New Yorkers would pay a 10-cents-per-bottle deposit on an expanded list of redeemable beverage containers under new legislation that supporters say would “update” the state’s 40-year-old bottle bill.
Ulster County Assemblymember Kevin Cahill sponsors the bill to double the deposit from its current five-cents-per-bottle and expand eligible containers to include wine and liquor bottles, dairy products, ice teas, and sports drinks, and increase the handling fee for redemption centers to five cents per container.

“The Bottle Law is the most successful waste diversion and recycling program offered by New York State,” Assemblymember Cahill said. “Increasing the deposit and adding containers for wine, iced tea, and sports drinks will further incentivize returning these materials and remove litter from our roads and waterways.”

New York added plastic water bottles to the deposit law in 2009. The New York Public Interest Research Group (NYPIRG) lists the ‘Bigger Better Bottle Bill’ among its priorities for the state Legislature’s 2022 Session, creating a “Bottle Bill 40” coalition comprising environmental, civic, and social justice organizations.

Lawmakers approved the 2009 bottle law expansion as part of that year’s state budget and over the objection of many manufacturers, distributors, and retailers.

Governor Kathy Hochul unveiled her 2022-23 state budget as this edition of The Freeman’s Journal/ Hometown Oneonta went to press; the spending blueprint does not appear to include any bottle law revision at this time. With at least eight to 10 weeks of negotiation ahead with the state Legislature, however, lawmakers and advocates will use the opportunity to forward their own issue and spending priorities as part of the spending plan due April 1, 2022.



  1. Now is not the time to increase deposits . Inflation is through the roof and this will add to the cost of the initial purchase of such items.

  2. Don’t increase the deposit… but add those other categories to the 5 Cent deposit.. the sports drinks, iced teas, lemonade… all the single-serve drinks could be included, and would make it a lot easier for homeowners not needing to figure which bottles were refundable!

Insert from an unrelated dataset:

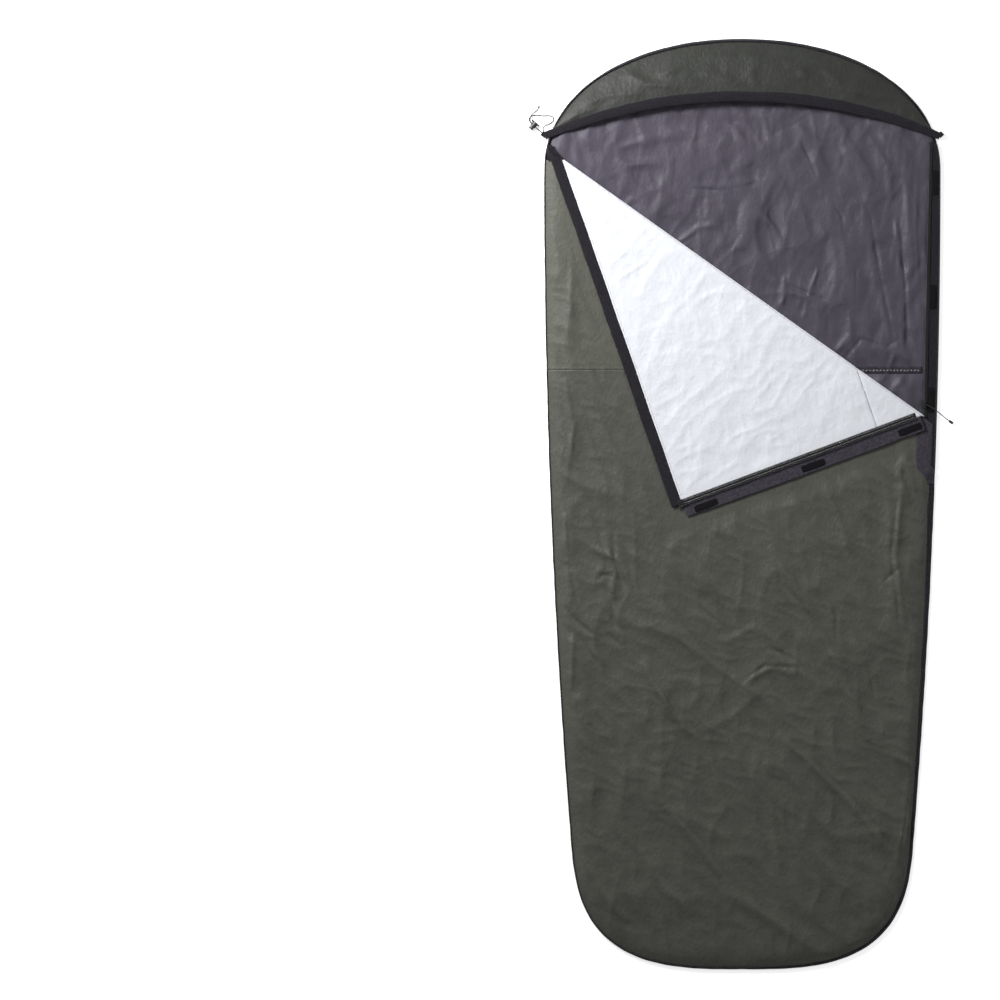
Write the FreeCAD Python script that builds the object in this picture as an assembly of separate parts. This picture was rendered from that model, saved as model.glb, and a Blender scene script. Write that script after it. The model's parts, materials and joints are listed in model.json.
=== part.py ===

  3. I think we should break this change into two parts. First, lets increase the containers subject to the deposit to include wine, iced tea, and sports drinks. Once the impact of this change is evaluated, then we could consider increasing the deposit. Having said that, in general, I am not in favour of an increased deposit fee.

  4. Add the items not included. Leave deposit at five cents but increase the handling fee to 5 cents to accommodate the struggling redemption centers who would have added work/volume from increasing volume. They haven’t had a raise in years yet everything is going up for us working in this field.